Rows from a 3D modeling dataset
--- Start ---

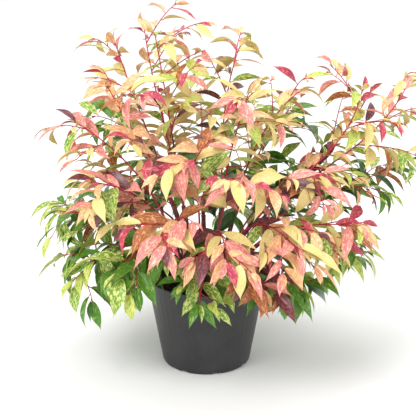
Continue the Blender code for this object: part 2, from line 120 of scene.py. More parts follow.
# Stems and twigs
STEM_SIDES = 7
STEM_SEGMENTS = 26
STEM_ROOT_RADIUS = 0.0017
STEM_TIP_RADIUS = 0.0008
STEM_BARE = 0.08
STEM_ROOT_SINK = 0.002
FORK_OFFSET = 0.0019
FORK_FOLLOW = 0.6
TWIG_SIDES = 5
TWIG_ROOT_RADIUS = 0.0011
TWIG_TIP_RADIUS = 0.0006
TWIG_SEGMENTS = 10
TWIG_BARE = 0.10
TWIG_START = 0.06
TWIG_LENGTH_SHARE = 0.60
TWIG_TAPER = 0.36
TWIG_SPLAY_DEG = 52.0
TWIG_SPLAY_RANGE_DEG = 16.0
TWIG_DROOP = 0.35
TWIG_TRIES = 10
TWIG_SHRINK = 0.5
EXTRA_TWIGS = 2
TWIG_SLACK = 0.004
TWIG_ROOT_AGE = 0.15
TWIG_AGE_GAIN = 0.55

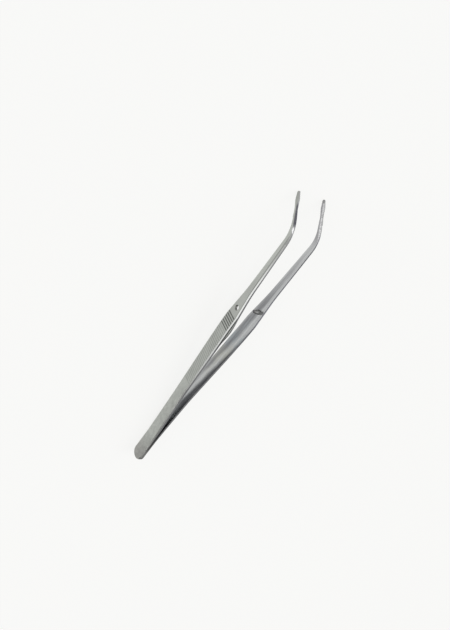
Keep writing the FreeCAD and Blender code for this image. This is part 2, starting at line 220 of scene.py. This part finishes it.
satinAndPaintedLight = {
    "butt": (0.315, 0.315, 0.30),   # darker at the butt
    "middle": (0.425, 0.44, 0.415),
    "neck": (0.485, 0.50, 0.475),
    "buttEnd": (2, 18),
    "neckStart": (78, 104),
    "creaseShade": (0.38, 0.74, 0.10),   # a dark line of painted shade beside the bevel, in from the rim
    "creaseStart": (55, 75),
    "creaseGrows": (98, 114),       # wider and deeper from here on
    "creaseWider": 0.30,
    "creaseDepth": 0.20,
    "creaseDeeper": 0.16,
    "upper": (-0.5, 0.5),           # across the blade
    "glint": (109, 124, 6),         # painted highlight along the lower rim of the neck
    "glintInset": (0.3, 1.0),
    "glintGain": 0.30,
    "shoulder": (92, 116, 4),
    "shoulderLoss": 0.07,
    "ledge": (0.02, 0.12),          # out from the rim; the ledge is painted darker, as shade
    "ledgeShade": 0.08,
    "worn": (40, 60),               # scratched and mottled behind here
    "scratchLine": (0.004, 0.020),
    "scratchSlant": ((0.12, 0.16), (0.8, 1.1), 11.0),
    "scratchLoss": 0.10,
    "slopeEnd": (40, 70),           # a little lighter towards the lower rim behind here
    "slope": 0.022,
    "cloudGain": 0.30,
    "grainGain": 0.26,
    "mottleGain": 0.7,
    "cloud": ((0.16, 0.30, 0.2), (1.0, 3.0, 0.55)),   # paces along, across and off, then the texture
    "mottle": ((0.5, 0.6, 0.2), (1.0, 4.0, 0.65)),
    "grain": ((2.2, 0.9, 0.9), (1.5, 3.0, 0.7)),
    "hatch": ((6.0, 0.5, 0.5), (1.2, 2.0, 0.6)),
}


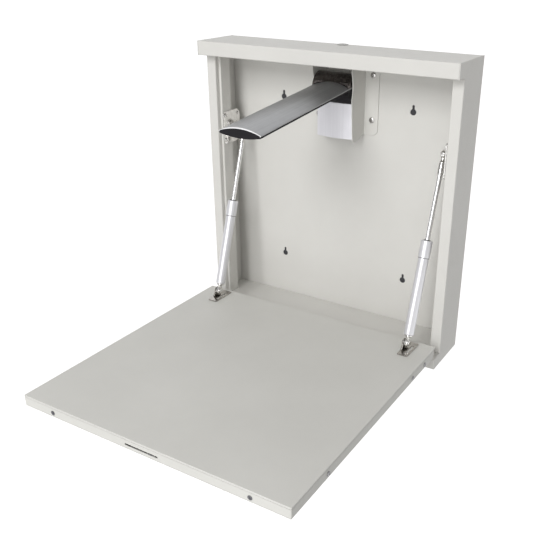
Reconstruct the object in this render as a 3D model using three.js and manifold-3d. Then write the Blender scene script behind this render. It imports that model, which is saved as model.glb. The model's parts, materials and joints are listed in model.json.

--- End ---

▸ What is being asked
Pull out each record as written and restate it exactly.

▸ Result of this task
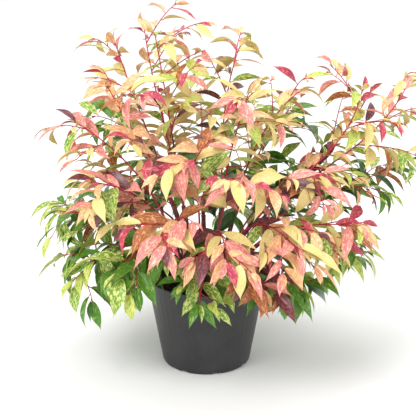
Continue the Blender code for this object: part 2, from line 120 of scene.py. More parts follow.
# Stems and twigs
STEM_SIDES = 7
STEM_SEGMENTS = 26
STEM_ROOT_RADIUS = 0.0017
STEM_TIP_RADIUS = 0.0008
STEM_BARE = 0.08
STEM_ROOT_SINK = 0.002
FORK_OFFSET = 0.0019
FORK_FOLLOW = 0.6
TWIG_SIDES = 5
TWIG_ROOT_RADIUS = 0.0011
TWIG_TIP_RADIUS = 0.0006
TWIG_SEGMENTS = 10
TWIG_BARE = 0.10
TWIG_START = 0.06
TWIG_LENGTH_SHARE = 0.60
TWIG_TAPER = 0.36
TWIG_SPLAY_DEG = 52.0
TWIG_SPLAY_RANGE_DEG = 16.0
TWIG_DROOP = 0.35
TWIG_TRIES = 10
TWIG_SHRINK = 0.5
EXTRA_TWIGS = 2
TWIG_SLACK = 0.004
TWIG_ROOT_AGE = 0.15
TWIG_AGE_GAIN = 0.55

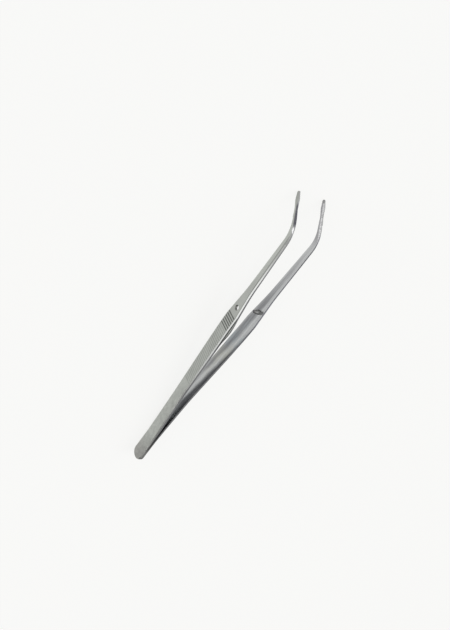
Keep writing the FreeCAD and Blender code for this image. This is part 2, starting at line 220 of scene.py. This part finishes it.
satinAndPaintedLight = {
    "butt": (0.315, 0.315, 0.30),   # darker at the butt
    "middle": (0.425, 0.44, 0.415),
    "neck": (0.485, 0.50, 0.475),
    "buttEnd": (2, 18),
    "neckStart": (78, 104),
    "creaseShade": (0.38, 0.74, 0.10),   # a dark line of painted shade beside the bevel, in from the rim
    "creaseStart": (55, 75),
    "creaseGrows": (98, 114),       # wider and deeper from here on
    "creaseWider": 0.30,
    "creaseDepth": 0.20,
    "creaseDeeper": 0.16,
    "upper": (-0.5, 0.5),           # across the blade
    "glint": (109, 124, 6),         # painted highlight along the lower rim of the neck
    "glintInset": (0.3, 1.0),
    "glintGain": 0.30,
    "shoulder": (92, 116, 4),
    "shoulderLoss": 0.07,
    "ledge": (0.02, 0.12),          # out from the rim; the ledge is painted darker, as shade
    "ledgeShade": 0.08,
    "worn": (40, 60),               # scratched and mottled behind here
    "scratchLine": (0.004, 0.020),
    "scratchSlant": ((0.12, 0.16), (0.8, 1.1), 11.0),
    "scratchLoss": 0.10,
    "slopeEnd": (40, 70),           # a little lighter towards the lower rim behind here
    "slope": 0.022,
    "cloudGain": 0.30,
    "grainGain": 0.26,
    "mottleGain": 0.7,
    "cloud": ((0.16, 0.30, 0.2), (1.0, 3.0, 0.55)),   # paces along, across and off, then the texture
    "mottle": ((0.5, 0.6, 0.2), (1.0, 4.0, 0.65)),
    "grain": ((2.2, 0.9, 0.9), (1.5, 3.0, 0.7)),
    "hatch": ((6.0, 0.5, 0.5), (1.2, 2.0, 0.6)),
}


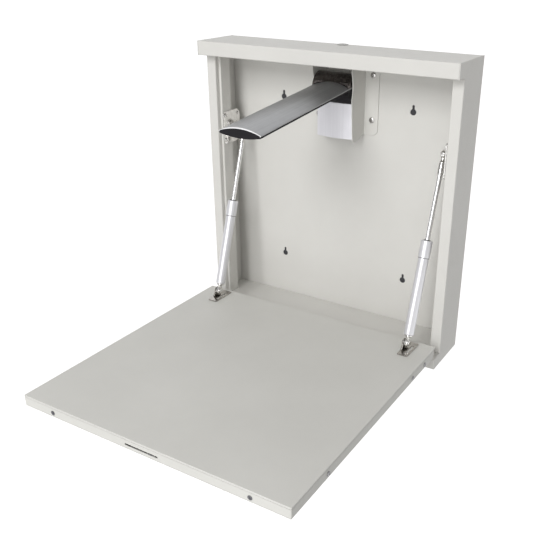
Reconstruct the object in this render as a 3D model using three.js and manifold-3d. Then write the Blender scene script behind this render. It imports that model, which is saved as model.glb. The model's parts, materials and joints are listed in model.json.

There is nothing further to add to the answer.